What this task involves >> Begin with the line that contains "for name, piece" and end with the line that contains "# ---- Sizes": copy that span of lines exactly, and nothing outside it.

Dataset content >>
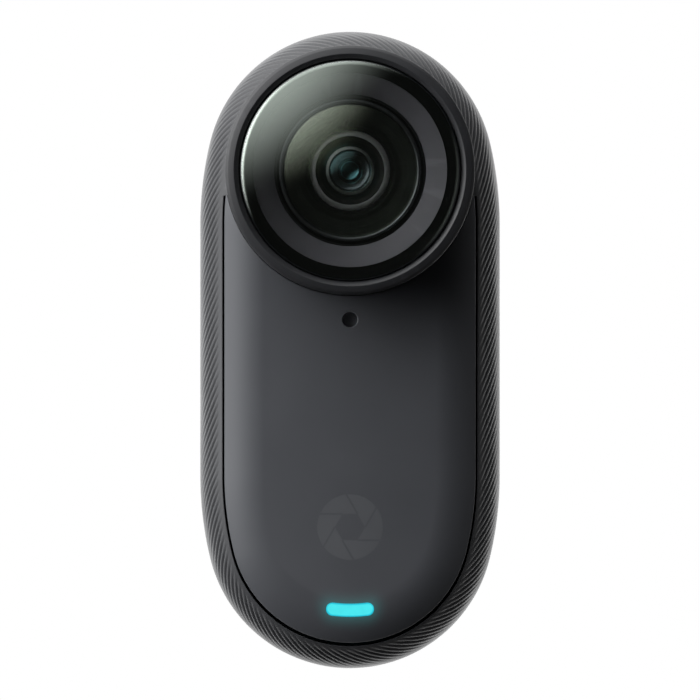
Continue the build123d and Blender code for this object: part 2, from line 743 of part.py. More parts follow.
with BuildPart() as lens_collar:
    with BuildSketch(LENS_SECTION):
        add(ring_section(COLLAR_BORE_R, COLLAR_FOOT_R, CHASSIS_FRONT, COLLAR_FOOT_TOP))
        add(ring_section(COLLAR_BORE_R, COLLAR_R, COLLAR_FOOT_TOP, COLLAR_TOP))
        add(ring_section(COLLAR_BORE_R, LENS_BOSS_R, COLLAR_TOP, BOSS_TOP))
        pocket = ring_section(COLLAR_POCKET_INNER_R, COLLAR_POCKET_OUTER_R, CHASSIS_FRONT, COLLAR_POCKET_TOP)
        add(pocket, mode=Mode.SUBTRACT)
    revolve(axis=LENS_AXIS)
    with BuildSketch(at_height(TAB_BOTTOM, LENS_Z)):
        with PolarLocations(0, LUG_COUNT, 90):
            add(arc_segment(LENS_BOSS_R - PANEL_GAP, TAB_R, TAB_ANGLE))
    extrude(amount=TAB_TOP - TAB_BOTTOM)

with BuildPart() as lens_baffle:
    with BuildSketch(LENS_SECTION):
        with BuildLine():
            Polyline(
                (BAFFLE_INNER_R, BOSS_TOP),
                (BAFFLE_OUTER_R, BOSS_TOP),
                (BAFFLE_OUTER_R, BAFFLE_OUTER_TOP),
                (BAFFLE_INNER_R, BAFFLE_INNER_TOP),
                close=True,
            )
        make_face()
    revolve(axis=LENS_AXIS)

with BuildPart() as barrel_seal:
    with BuildSketch(LENS_SECTION):
        add(ring_section(BARREL_R, COLLAR_BORE_R, BARREL_SEAL_BOTTOM, BARREL_SEAL_TOP))
    revolve(axis=LENS_AXIS)

with BuildPart() as lens_barrel:
    with BuildSketch(LENS_SECTION):
        with BuildLine():
            Polyline(
                (BORE_R, CHASSIS_FRONT),
                (BARREL_R, CHASSIS_FRONT),
                (BARREL_R, BARREL_TOP),
                (BARREL_SEAT_R, BARREL_TOP),
                (BARREL_SEAT_R, BARREL_SEAT),
                (BARREL_CONE_R, BARREL_SEAT),
                (BORE_R, BORE_TOP),
                close=True,
            )
        make_face()
    revolve(axis=LENS_AXIS)

with BuildPart() as lens_bezel:
    with BuildSketch(LENS_SECTION):
        add(ring_section(BARREL_SEAT_R, BARREL_R, BARREL_TOP, BEZEL_TOP))
    revolve(axis=LENS_AXIS)
    fillet(lens_bezel.faces().sort_by(Axis.Y)[0].edges(), BEZEL_ROUND)

with BuildPart() as lens_front_element:
    with BuildSketch(LENS_SECTION):
        add(
            hollow_dome(
                FRONT_LENS_R, BARREL_SEAT, FRONT_LENS_EDGE, FRONT_LENS_SAG, FRONT_HOLLOW_R, FRONT_HOLLOW_SAG
            )
        )
    revolve(axis=LENS_AXIS)

with BuildPart() as inner_retaining_ring:
    with BuildSketch(LENS_SECTION):
        with BuildLine():
            Polyline(
                (RETAINER_R, RETAINER_BACK),
                (STACK_R, RETAINER_BACK),
                (STACK_R, BORE_TOP),
                (RETAINER_BEVEL_R, BORE_TOP),
                (RETAINER_R, RETAINER_BEVEL_FOOT),
                close=True,
            )
        make_face()
    revolve(axis=LENS_AXIS)

with BuildPart() as second_element:
    with BuildSketch(LENS_SECTION):
        add(ring_section(0, STACK_R, SECOND_BACK, RETAINER_BACK))
        add(lens_section(SECOND_DOME_R, SECOND_BACK, RETAINER_BACK, -SECOND_DOME_SAG / 2, SECOND_DOME_SAG))
    revolve(axis=LENS_AXIS)

with BuildPart() as lens_spacer:
    with BuildSketch(LENS_SECTION):
        add(ring_section(SPACER_R, STACK_R, SPACER_BACK, SECOND_BACK))
    revolve(axis=LENS_AXIS)

with BuildPart() as third_element:
    with BuildSketch(LENS_SECTION):
        add(lens_section(STACK_R, THIRD_BACK, SPACER_BACK, -INNER_FACE_SAG, -INNER_FACE_SAG))
    revolve(axis=LENS_AXIS)

with BuildPart() as aperture_stop:
    with BuildSketch(LENS_SECTION):
        add(ring_section(STOP_R, STACK_R, STOP_BACK, THIRD_BACK))
    revolve(axis=LENS_AXIS)

with BuildPart() as fourth_element:
    with BuildSketch(LENS_SECTION):
        add(lens_section(STACK_R, FOURTH_BACK, STOP_BACK, -INNER_FACE_SAG, -INNER_FACE_SAG))
    revolve(axis=LENS_AXIS)

with BuildPart() as rear_element:
    with BuildSketch(LENS_SECTION):
        add(lens_section(STACK_R, REAR_LENS_BACK, FOURTH_BACK, -INNER_FACE_SAG, INNER_FACE_SAG / 2))
    revolve(axis=LENS_AXIS)

with BuildPart() as ir_filter:
    with BuildSketch(at_height(CHASSIS_BACK, LENS_Z)):
        Rectangle(FILTER_WIDTH, FILTER_LENGTH)
    extrude(amount=FILTER_T)

with BuildPart() as image_sensor:
    with BuildSketch(at_height(SENSOR_BOARD_BACK + SENSOR_BOARD_T, LENS_Z)):
        Rectangle(SENSOR_WIDTH, SENSOR_LENGTH)
    extrude(amount=SENSOR_T)

with BuildPart() as sensor_board:
    with BuildSketch(at_height(SENSOR_BOARD_BACK, LENS_Z)):
        Rectangle(SENSOR_BOARD_WIDTH, SENSOR_BOARD_LENGTH)
    extrude(amount=SENSOR_BOARD_T)

with BuildPart() as sensor_flex:
    with BuildSketch(Plane.YZ.offset(SENSOR_FLEX_X - SENSOR_FLEX_WIDTH / 2)):
        with BuildLine():
            Polyline(
                (-SENSOR_BOARD_BACK, SENSOR_FLEX_TOP_Z),
                (-SENSOR_BOARD_BACK, SENSOR_FLEX_Z - FLEX_T / 2),
                (-BOARD_BACK, SENSOR_FLEX_Z - FLEX_T / 2),
                (-BOARD_BACK, SENSOR_FLEX_Z + FLEX_T / 2),
                (-SENSOR_BOARD_BACK - FLEX_T, SENSOR_FLEX_Z + FLEX_T / 2),
                (-SENSOR_BOARD_BACK - FLEX_T, SENSOR_FLEX_TOP_Z),
                close=True,
            )
        make_face()
    extrude(amount=SENSOR_FLEX_WIDTH)

with BuildPart() as heat_spreader:
    with BuildSketch(at_height(SENSOR_BOARD_BACK - SPREADER_T, LENS_Z)):
        Rectangle(SPREADER_WIDTH, SPREADER_LENGTH)
    extrude(amount=SPREADER_T)

# ---- Lens guard -------------------------------------------------------------------------

with BuildPart() as bayonet_ring:
    with BuildSketch(LENS_SECTION):
        add(ring_section(BAYONET_INNER_R, BAYONET_OUTER_R, BAYONET_BOTTOM, BAYONET_TOP))
    revolve(axis=LENS_AXIS)
    with BuildSketch(at_height(LUG_BOTTOM, LENS_Z)):
        with PolarLocations(0, LUG_COUNT, 90):
            add(arc_segment(LUG_INNER_R, BAYONET_OUTER_R - PANEL_GAP, LUG_ANGLE))
    extrude(amount=LUG_TOP - LUG_BOTTOM)

with BuildPart() as guard_ring:
    with BuildSketch(LENS_SECTION):
        with BuildLine():
            Polyline(
                (GUARD_BORE_R, GUARD_BASE),
                (GUARD_R, GUARD_BASE),
                (GUARD_R, GUARD_SHOULDER),
                (GUARD_EDGE_R, GUARD_EDGE),
                (GUARD_CREST_R, GUARD_CREST),
                (GUARD_SEAT_R, GUARD_BEVEL_FOOT),
                (GUARD_SEAT_R, GUARD_LEDGE_TOP),
                (GUARD_LEDGE_R, GUARD_LEDGE_TOP),
                (GUARD_LEDGE_R, GUARD_LEDGE_BOTTOM),
                (GUARD_BORE_R, GUARD_LEDGE_FOOT),
                close=True,
            )
        make_face()
    revolve(axis=LENS_AXIS)

with BuildPart() as guard_glass:
    with BuildSketch(LENS_SECTION):
        add(hollow_dome(GLASS_R, GLASS_BACK, GLASS_EDGE, GLASS_SAG, GLASS_HOLLOW_R, GLASS_HOLLOW_SAG))
    revolve(axis=LENS_AXIS)

with BuildPart() as guard_mask:
    with BuildSketch(LENS_SECTION):
        add(ring_section(MASK_INNER_R, GLASS_R, GLASS_BACK - MASK_T, GLASS_BACK))
    revolve(axis=LENS_AXIS)

with BuildPart() as guard_seal:
    with BuildSketch(LENS_SECTION):
        add(ring_section(GUARD_LEDGE_R, GLASS_R, GUARD_LEDGE_TOP, GLASS_BACK - MASK_T))
    revolve(axis=LENS_AXIS)

# ---- Labels and files -------------------------------------------------------------------

PIECES = {
    "rear_shell": rear_shell,
    "rear_plate": rear_plate,
    "rear_plate_gasket": rear_plate_gasket,
    "contact_pads": contact_pads,
    "contact_board": contact_board,
    "back_magnets": back_magnets,
    "rear_light_window": rear_light_window,
    "rear_led": rear_led,
    "rear_mic_mesh": rear_mic_mesh,
    "rear_microphone": rear_microphone,
    "chassis": chassis,
    "panel_gasket": panel_gasket,
    "panel_hinge_pins": panel_hinge_pins,
    "main_board": main_board,
    "board_screws": board_screws,
    "processor_shield": processor_shield,
    "board_chips": board_chips,
    "battery_cell": battery_cell,
    "battery_lead": battery_lead,
    "haptic_motor": haptic_motor,
    "wifi_antenna": wifi_antenna,
    "front_microphone": front_microphone,
    "front_led": front_led,
    "front_panel": front_panel,
    "emblem_inlay": emblem_inlay,
    "front_light_pipe": front_light_pipe,
    "front_mic_mesh": front_mic_mesh,
    "shutter_switch": shutter_switch,
    "shutter_plunger": shutter_plunger,
    "power_button": power_button,
    "power_button_seal": power_button_seal,
    "power_switch": power_switch,
    "power_plunger": power_plunger,
    "lens_collar": lens_collar,
    "lens_baffle": lens_baffle,
    "barrel_seal": barrel_seal,
    "lens_barrel": lens_barrel,
    "lens_bezel": lens_bezel,
    "lens_front_element": lens_front_element,
    "inner_retaining_ring": inner_retaining_ring,
    "second_element": second_element,
    "lens_spacer": lens_spacer,
    "third_element": third_element,
    "aperture_stop": aperture_stop,
    "fourth_element": fourth_element,
    "rear_element": rear_element,
    "ir_filter": ir_filter,
    "image_sensor": image_sensor,
    "sensor_board": sensor_board,
    "sensor_flex": sensor_flex,
    "heat_spreader": heat_spreader,
    "bayonet_ring": bayonet_ring,
    "guard_ring": guard_ring,
    "guard_glass": guard_glass,
    "guard_mask": guard_mask,
    "guard_seal": guard_seal,
}

os.makedirs("parts", exist_ok=True)
for name, piece in PIECES.items():
    piece.part.label = name
    export_step(piece.part, f"parts/{name}.step")
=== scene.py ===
from math import acos, asin, atan2, cos, hypot, pi, radians, sin, sqrt

import bmesh
import bpy
from mathutils import Matrix, Vector


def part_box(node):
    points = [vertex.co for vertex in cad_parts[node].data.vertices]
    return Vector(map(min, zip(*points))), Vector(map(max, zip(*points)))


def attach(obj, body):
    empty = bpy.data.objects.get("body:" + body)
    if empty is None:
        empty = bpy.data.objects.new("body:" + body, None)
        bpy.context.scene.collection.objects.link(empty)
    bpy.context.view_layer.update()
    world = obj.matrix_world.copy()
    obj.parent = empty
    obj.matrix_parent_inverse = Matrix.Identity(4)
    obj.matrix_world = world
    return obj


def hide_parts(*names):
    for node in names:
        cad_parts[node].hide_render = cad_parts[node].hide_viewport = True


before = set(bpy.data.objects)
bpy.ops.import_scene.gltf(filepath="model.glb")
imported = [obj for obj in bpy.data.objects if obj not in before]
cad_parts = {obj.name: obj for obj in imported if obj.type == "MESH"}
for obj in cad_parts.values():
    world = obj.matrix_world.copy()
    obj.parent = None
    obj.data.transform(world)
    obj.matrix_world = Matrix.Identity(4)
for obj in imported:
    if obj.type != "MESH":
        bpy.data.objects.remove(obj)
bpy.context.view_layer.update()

# Action camera, seen from the front. Inside this script a point of the body is given in
# millimetres as (x, height, z), where height is the distance forward of the flat back.

MM = 0.001

# ---- Sizes taken from the frame ---------------------------------------------------------


def box_mm(node):
    """Lowest and highest corner of a CAD node as (x, height, z), in millimetres."""
    low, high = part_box(node)
    return Vector((low.x, -high.y, low.z)) / MM, Vector((high.x, -low.y, high.z)) / MM


_, SHELL_HIGH = box_mm("rear_shell")
_, PLATE_HIGH = box_mm("rear_plate")
GUARD_LOW, GUARD_HIGH = box_mm("guard_ring")
GLASS_LOW, GLASS_HIGH = box_mm("guard_glass")
COLLAR_LOW, COLLAR_HIGH = box_mm("lens_collar")
BAFFLE_LOW, BAFFLE_HIGH = box_mm("lens_baffle")
BARREL_LOW, BARREL_HIGH = box_mm("lens_barrel")
BEZEL_LOW, BEZEL_HIGH = box_mm("lens_bezel")
DOME_LOW, DOME_HIGH = box_mm("lens_front_element")
RETAINER_LOW, RETAINER_HIGH = box_mm("inner_retaining_ring")
SECOND_LOW, SECOND_HIGH = box_mm("second_element")
SPACER_LOW, SPACER_HIGH = box_mm("lens_spacer")
THIRD_LOW, THIRD_HIGH = box_mm("third_element")
PANEL_LOW, PANEL_HIGH = box_mm("front_panel")
LIGHT_LOW, LIGHT_HIGH = box_mm("front_light_pipe")
MIC_LOW, MIC_HIGH = box_mm("front_mic_mesh")
EMBLEM_LOW, EMBLEM_HIGH = box_mm("emblem_inlay")

HALF_WIDTH = SHELL_HIGH.x
HALF_HEIGHT = SHELL_HIGH.z
LENS_Z = (GUARD_LOW.z + GUARD_HIGH.z) / 2
GUARD_R = GUARD_HIGH.x
GLASS_R = GLASS_HIGH.x
BODY_DEPTH = PANEL_HIGH.y
PANEL_INSET = HALF_WIDTH - PANEL_HIGH.x
PANEL_FOOT = PANEL_LOW.y
MIC_Z = (MIC_LOW.z + MIC_HIGH.z) / 2

# ---- Shape of the body, as in the frame -------------------------------------------------

END_R = 12.3
EASE_R = 30.0
CROWN_R = 80.0
FRONT_EDGE_R = 6.0
BACK_EDGE_R = 3.5
SIDE_WALL = 1.5
BACK_WALL = 2.0
SEAM = 0.15
RIM_INSET = PANEL_INSET - SEAM
LEDGE_HEIGHT = 11.8
PLATE_GAP = 0.05
PLATE_INSET = HALF_WIDTH - PLATE_HIGH.x - PLATE_GAP
PLATE_STEP_INSET = 5.0
PLATE_STEP = 1.0
COLLAR_R = COLLAR_HIGH.x
COLLAR_BORE_R = COLLAR_R + 0.03
PANEL_CUT_R = 10.7
PANEL_SKIRT = 1.12
PANEL_CEILING = 14.6
PANEL_BOTTOM_GAP = 0.13
MIC_HOLE_R = 0.63
LIGHT_CAP_R = 0.55
LIGHT_BEND_R = 12.0
POWER_HEIGHT = 6.7
POWER_WIDTH = 6.0
POWER_LENGTH = 2.4
POWER_FIT = 0.1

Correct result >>
for name, piece in PIECES.items():
    piece.part.label = name
    export_step(piece.part, f"parts/{name}.step")
=== scene.py ===
from math import acos, asin, atan2, cos, hypot, pi, radians, sin, sqrt

import bmesh
import bpy
from mathutils import Matrix, Vector


def part_box(node):
    points = [vertex.co for vertex in cad_parts[node].data.vertices]
    return Vector(map(min, zip(*points))), Vector(map(max, zip(*points)))


def attach(obj, body):
    empty = bpy.data.objects.get("body:" + body)
    if empty is None:
        empty = bpy.data.objects.new("body:" + body, None)
        bpy.context.scene.collection.objects.link(empty)
    bpy.context.view_layer.update()
    world = obj.matrix_world.copy()
    obj.parent = empty
    obj.matrix_parent_inverse = Matrix.Identity(4)
    obj.matrix_world = world
    return obj


def hide_parts(*names):
    for node in names:
        cad_parts[node].hide_render = cad_parts[node].hide_viewport = True


before = set(bpy.data.objects)
bpy.ops.import_scene.gltf(filepath="model.glb")
imported = [obj for obj in bpy.data.objects if obj not in before]
cad_parts = {obj.name: obj for obj in imported if obj.type == "MESH"}
for obj in cad_parts.values():
    world = obj.matrix_world.copy()
    obj.parent = None
    obj.data.transform(world)
    obj.matrix_world = Matrix.Identity(4)
for obj in imported:
    if obj.type != "MESH":
        bpy.data.objects.remove(obj)
bpy.context.view_layer.update()

# Action camera, seen from the front. Inside this script a point of the body is given in
# millimetres as (x, height, z), where height is the distance forward of the flat back.

MM = 0.001

# ---- Sizes taken from the frame ---------------------------------------------------------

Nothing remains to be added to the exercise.